A month ago I was spinning toward real fitness, able to hang on all those fast group rides, able to pull when I needed to, and to do big miles when time permitted. I was feeling pretty good after the winter doldrums, and I was looking forward to a big summer in the saddle.
Then the rain came and baseball season started. A mild winter served up a warm, early spring here that last about 8 days. Then we entered a long spell of raw precipitation. This would have been a challenge to ride through, but challenges are what we’re after, right?
But, I have two boys, both of whom are playing our national pastime. They each have games on Saturdays and Sundays. That alone would eat some cycling time, but couple it with the heavy rain we’ve had, and you get rainouts, reschedules and midweek, after-work congestion. I began losing saddle time at an alarming rate. Stones in the path. Greasy roots channeling me off into the bushes.
Then I did an international business trip, which, while good and successful and fun, also included no cycling. This is the great irony of working in the bike industry, that you can devote your life to an endeavor you thereby no longer have time to pursue. So I missed a solid week off the bike there as well.
And lest it suddenly seem I am complaining, let me walk all this back a bit. I like watching my boys play ball. They’re still young enough to be charmingly awful at it, and yet they don’t mind and still have fun doing it, much like their father on a mountain bike. And coming out of a drought, we need all this rain, even if it does push the family schedule around like a shopping cart with a bad front wheel.

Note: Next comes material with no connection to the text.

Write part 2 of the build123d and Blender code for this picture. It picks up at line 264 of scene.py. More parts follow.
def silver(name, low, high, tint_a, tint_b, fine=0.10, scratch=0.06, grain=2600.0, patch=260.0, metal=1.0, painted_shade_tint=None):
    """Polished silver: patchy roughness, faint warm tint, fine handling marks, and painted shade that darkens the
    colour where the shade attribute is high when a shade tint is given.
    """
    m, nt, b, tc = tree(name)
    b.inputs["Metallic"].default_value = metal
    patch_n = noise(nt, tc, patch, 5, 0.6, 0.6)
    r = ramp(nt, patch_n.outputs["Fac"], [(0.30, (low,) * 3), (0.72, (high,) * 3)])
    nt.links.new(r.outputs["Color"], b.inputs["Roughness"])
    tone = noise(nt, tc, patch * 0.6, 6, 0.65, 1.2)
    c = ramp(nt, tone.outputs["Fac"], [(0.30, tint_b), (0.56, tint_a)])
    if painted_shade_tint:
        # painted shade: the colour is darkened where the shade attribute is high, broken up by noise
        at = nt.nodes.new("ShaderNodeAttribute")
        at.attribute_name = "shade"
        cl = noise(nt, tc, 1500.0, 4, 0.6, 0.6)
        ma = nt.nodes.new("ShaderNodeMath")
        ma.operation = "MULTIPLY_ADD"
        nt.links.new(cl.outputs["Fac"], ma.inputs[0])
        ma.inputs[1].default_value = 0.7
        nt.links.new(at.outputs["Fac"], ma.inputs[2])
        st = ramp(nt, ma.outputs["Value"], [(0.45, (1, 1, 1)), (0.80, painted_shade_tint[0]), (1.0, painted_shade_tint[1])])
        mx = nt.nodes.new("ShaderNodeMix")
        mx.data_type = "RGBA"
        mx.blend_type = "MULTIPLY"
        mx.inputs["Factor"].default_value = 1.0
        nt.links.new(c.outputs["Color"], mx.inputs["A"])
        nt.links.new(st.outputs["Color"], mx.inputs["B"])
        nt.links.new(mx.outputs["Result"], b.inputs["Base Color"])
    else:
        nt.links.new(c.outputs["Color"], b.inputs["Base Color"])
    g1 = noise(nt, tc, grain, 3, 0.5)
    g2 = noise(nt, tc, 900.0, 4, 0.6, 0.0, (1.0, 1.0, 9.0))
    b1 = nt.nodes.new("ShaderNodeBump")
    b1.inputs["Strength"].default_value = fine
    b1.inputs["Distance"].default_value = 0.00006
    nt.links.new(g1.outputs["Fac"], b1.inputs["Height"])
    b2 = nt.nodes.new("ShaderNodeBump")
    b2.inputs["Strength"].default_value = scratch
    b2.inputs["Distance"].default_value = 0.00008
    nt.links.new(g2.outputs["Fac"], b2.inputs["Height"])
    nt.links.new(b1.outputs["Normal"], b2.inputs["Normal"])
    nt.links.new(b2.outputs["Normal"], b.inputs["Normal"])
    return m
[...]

The irony is that the more scheduled my life becomes (we are completely beholden to the family’s shared Google calendar), the less predictable it is also. What looks like a clear opportunity to ride today, turns into a ball game or a rain out, or a rain-out reschedule which requires the rearrangement of necessary life tasks like laundry or grocery shopping. My form is, quite understandably, not high on the list of the family’s priorities.

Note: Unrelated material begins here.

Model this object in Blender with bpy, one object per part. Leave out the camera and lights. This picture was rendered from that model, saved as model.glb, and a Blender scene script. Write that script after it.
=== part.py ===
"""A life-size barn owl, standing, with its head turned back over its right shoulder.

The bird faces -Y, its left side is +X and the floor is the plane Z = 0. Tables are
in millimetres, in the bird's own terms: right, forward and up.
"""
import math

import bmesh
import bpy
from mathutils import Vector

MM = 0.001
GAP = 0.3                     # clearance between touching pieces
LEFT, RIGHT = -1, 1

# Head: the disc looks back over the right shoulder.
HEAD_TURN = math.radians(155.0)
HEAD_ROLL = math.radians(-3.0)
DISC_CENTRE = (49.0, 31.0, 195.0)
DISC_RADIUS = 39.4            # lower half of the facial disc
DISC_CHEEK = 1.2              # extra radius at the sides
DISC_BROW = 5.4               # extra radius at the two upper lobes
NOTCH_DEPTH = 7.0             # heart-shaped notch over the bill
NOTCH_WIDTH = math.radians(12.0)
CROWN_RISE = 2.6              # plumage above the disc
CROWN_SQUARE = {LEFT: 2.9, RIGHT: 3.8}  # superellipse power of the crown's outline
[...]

And so, much as I assume, when rocketing down a rocky descent at the very edge of my technical ability and the stopping power of my disc brakes, that things are bound to get easier any second, I also believe (mistakenly) that the calendar will open up any time now, and I’ll be back to my normal mileage and fitness in no time.
It will require a hard right, across a root system, over a large stone, but I can make it. It’s all about momentum and belief and a lack of fear, right?

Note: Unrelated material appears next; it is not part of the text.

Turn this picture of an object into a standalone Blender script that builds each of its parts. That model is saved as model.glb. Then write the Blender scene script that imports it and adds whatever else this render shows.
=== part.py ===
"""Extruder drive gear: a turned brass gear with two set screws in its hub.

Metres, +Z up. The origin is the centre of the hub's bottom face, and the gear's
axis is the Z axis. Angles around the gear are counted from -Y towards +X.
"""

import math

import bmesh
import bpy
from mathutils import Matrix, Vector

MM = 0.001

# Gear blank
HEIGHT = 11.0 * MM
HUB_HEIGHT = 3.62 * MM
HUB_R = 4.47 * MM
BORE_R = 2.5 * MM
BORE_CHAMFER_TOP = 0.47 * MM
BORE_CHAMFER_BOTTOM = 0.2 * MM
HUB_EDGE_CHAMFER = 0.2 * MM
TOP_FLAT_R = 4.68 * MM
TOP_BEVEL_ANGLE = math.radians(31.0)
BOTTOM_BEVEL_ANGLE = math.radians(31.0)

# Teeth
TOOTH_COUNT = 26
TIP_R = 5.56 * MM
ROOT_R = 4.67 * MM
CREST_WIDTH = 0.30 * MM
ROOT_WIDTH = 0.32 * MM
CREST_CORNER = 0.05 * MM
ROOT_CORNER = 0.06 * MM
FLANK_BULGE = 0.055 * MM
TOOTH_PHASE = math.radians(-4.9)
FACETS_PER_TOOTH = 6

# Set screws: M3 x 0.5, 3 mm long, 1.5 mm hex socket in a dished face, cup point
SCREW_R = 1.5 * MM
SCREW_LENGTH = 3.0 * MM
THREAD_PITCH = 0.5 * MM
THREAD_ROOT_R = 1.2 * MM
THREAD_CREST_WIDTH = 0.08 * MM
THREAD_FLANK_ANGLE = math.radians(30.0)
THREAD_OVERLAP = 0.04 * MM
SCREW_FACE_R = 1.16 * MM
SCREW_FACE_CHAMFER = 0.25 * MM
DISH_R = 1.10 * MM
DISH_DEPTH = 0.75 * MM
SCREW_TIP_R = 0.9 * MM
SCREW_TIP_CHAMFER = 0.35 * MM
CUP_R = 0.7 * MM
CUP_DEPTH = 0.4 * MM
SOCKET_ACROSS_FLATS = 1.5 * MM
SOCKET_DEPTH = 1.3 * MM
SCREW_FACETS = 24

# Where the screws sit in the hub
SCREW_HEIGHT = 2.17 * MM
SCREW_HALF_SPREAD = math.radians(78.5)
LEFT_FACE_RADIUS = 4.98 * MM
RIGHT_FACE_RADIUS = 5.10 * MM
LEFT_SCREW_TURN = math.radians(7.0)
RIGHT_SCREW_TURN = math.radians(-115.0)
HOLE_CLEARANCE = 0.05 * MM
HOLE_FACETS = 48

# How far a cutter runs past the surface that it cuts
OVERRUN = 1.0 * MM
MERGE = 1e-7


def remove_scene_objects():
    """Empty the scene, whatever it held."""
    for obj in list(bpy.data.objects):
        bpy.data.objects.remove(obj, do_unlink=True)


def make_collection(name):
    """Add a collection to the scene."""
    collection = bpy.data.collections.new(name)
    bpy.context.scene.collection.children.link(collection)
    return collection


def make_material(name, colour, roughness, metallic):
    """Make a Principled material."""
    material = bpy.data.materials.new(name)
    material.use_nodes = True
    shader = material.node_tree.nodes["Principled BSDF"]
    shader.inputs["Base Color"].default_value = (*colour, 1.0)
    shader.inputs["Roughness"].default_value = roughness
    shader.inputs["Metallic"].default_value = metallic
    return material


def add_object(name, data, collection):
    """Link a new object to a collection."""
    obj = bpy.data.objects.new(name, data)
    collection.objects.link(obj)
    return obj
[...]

Sometimes the secret of a non-linear story is that events which seemed important in the context of time, e.g. my cycling escapades, are not actually important to the overall narrative. Sometimes the point the writer or filmmaker is trying to make is that, by passing everything through the wrong filter, you are missing the cherished sled, burning in the blazing fire, the childhood lost to life’s striving.
As you lay in the middle of the trail, a rock for a pillow, a branch stuck in your ribs, you think it’s about you and your bike and your friends, when in reality it is about the fickleness of weather, the charm of kids playing in a park, and a load of laundry that needs to be done. You would have missed that rock if you had been paying attention to the right story line.